Within the book, a two-page Preface placed after the Contents page clarifies and defines the various eras (Dark Ages, Middle Ages etc.) which appear within it. This is followed by a two-paragraph Acknowledgements section which thanks those individuals and orgnisations which contributed to the work. The eight Chapters which form the main part of the volume then follow. These are arranged in sequence and follow the development of the ‘castle’-type structure from Roman times to the Fifteenth Century.  Each Chapter is subdivided into Subsections, and, where necessary, (and in support of the larger narrative), into even smaller sections within the individual Subsections. Within the smaller sections, the text will sometimes appear within a green-coloured rectangle. The volume contains no reference to the practice, but it would appear that it has been adopted to highlight information considered important by the authors. A Conclusion placed after Chapter 8 (From Wales to Italy-Twelfth to Fifteenth Centuries) act as a summary for what has gone before. The content of this work’s companion volume is also summarised. An Appendix follows. The title (Table of Monarchs), is self-explanatory in both content and format, and covers the period 1000-1555. Throughout the volume additional information is provided through the use of End-notes. These are Chapter-specific and sequentially-numbered within that Chapter. The relevant citations appear within a designated Notes section placed after the Appendix. The volume’s Glossary and  Bibliography sections follow, together-with an Index; the latter being the final section within the work.  The volume contains numerous monochrome and colour photographs, together with plans, maps, tables, half-tone drawings and paraphernalia relevant to the narrative.Although these are informatively captioned, only some indicate their sources, the origins of the majority being omitted. Although the Index states ‘Page numbers in italics refer to illustrations’, the Contents pages carry no references to their existence.

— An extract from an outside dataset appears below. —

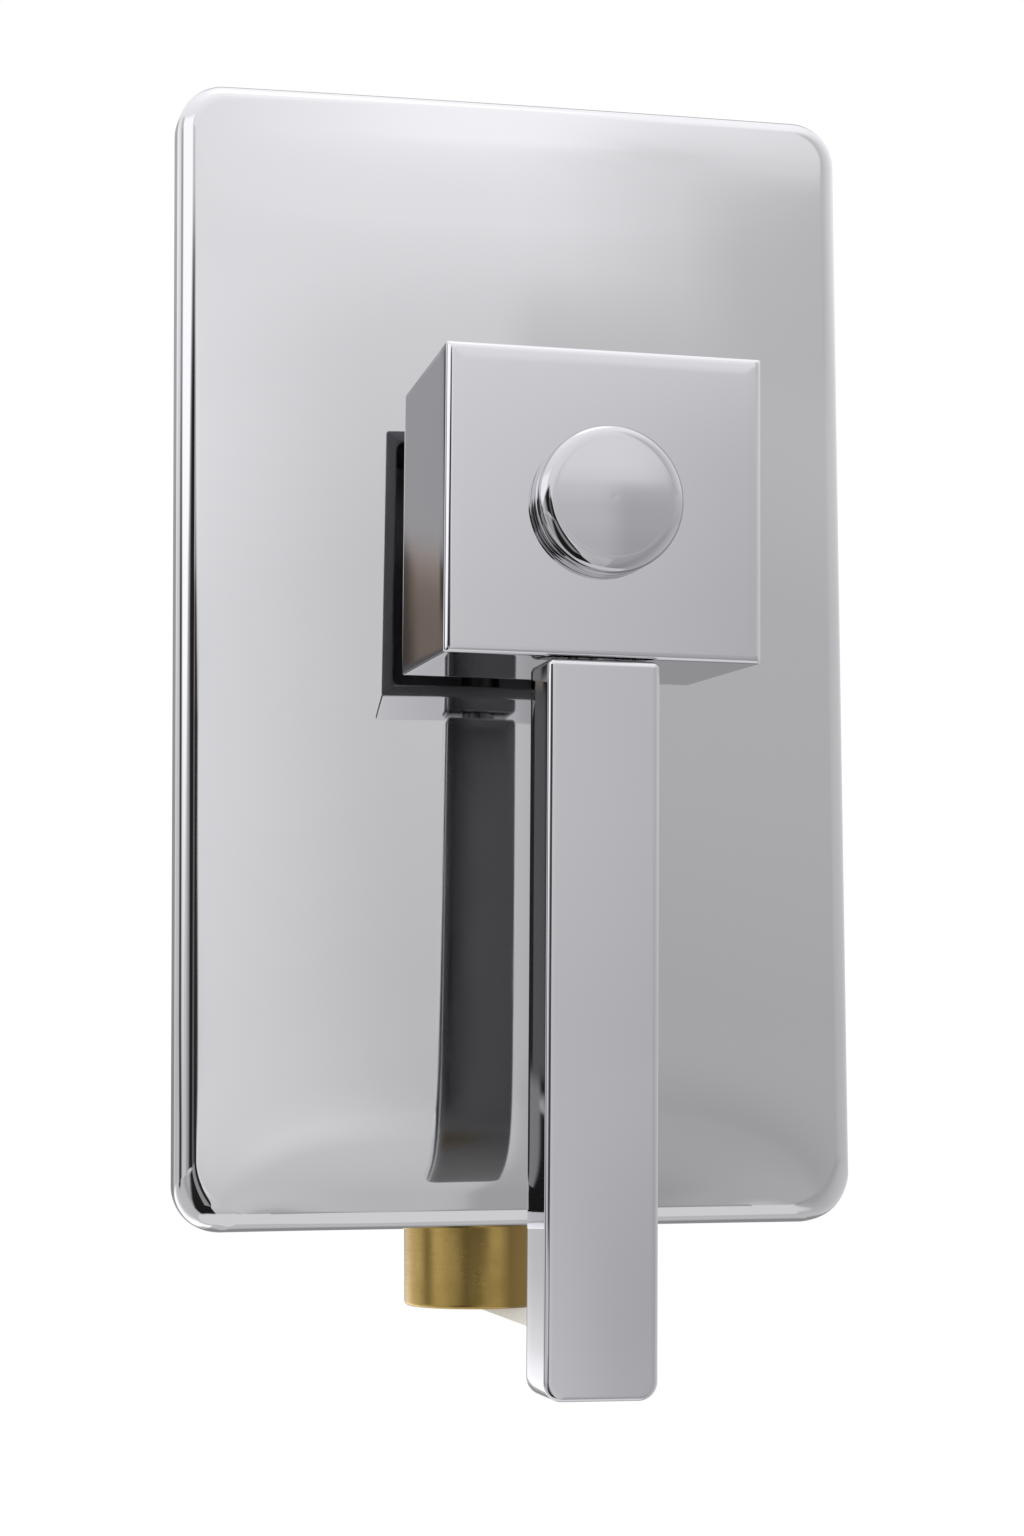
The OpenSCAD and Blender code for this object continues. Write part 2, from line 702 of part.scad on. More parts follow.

When reviewing this volume, this reviewer found the Index to be somewhat problematic.  While randomly searching for ‘entries of interest’ within that section, entries were noted as being either absent or with page numbers omitted. An Index-search on page 53 (for example) for both Birdoswald and King Arthur found no entries, while it was noted that Chester, although accorded an Index entry and three page numbers, did not include a reference to its existence on page 53. As this was a random sample on a single page, by implication other entries are also likely to have been omitted. How many, and where, cannot, of course, be known, but the mere fact that these ommissions have been found causes doubt and the authority and veracity of the Index is inevitably questioned. A small number of spelling mistakes was also noted.

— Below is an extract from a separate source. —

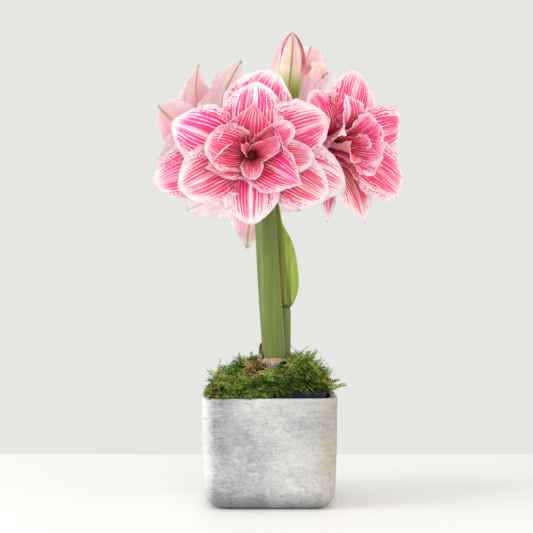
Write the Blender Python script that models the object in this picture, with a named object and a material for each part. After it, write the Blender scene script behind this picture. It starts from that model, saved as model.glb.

The matter of the Index notwithstanding (and due to the comprehensiveness of its coverage), this volume bids fair to becoming a ‘Standard Reference Work’ on its subject. The quality of its research is such that it is likely to be of interest to scholars in a variety of fields, while equally, a ‘layman’ reader with an interest in ‘Castles’ and ‘Things Medieval’, may well find it worthy of attention. War gamers and military modellers may also find its content of interest.

On a Rating Scale where 1: Very Poor, 10: Excellent, I have given this volume a 9.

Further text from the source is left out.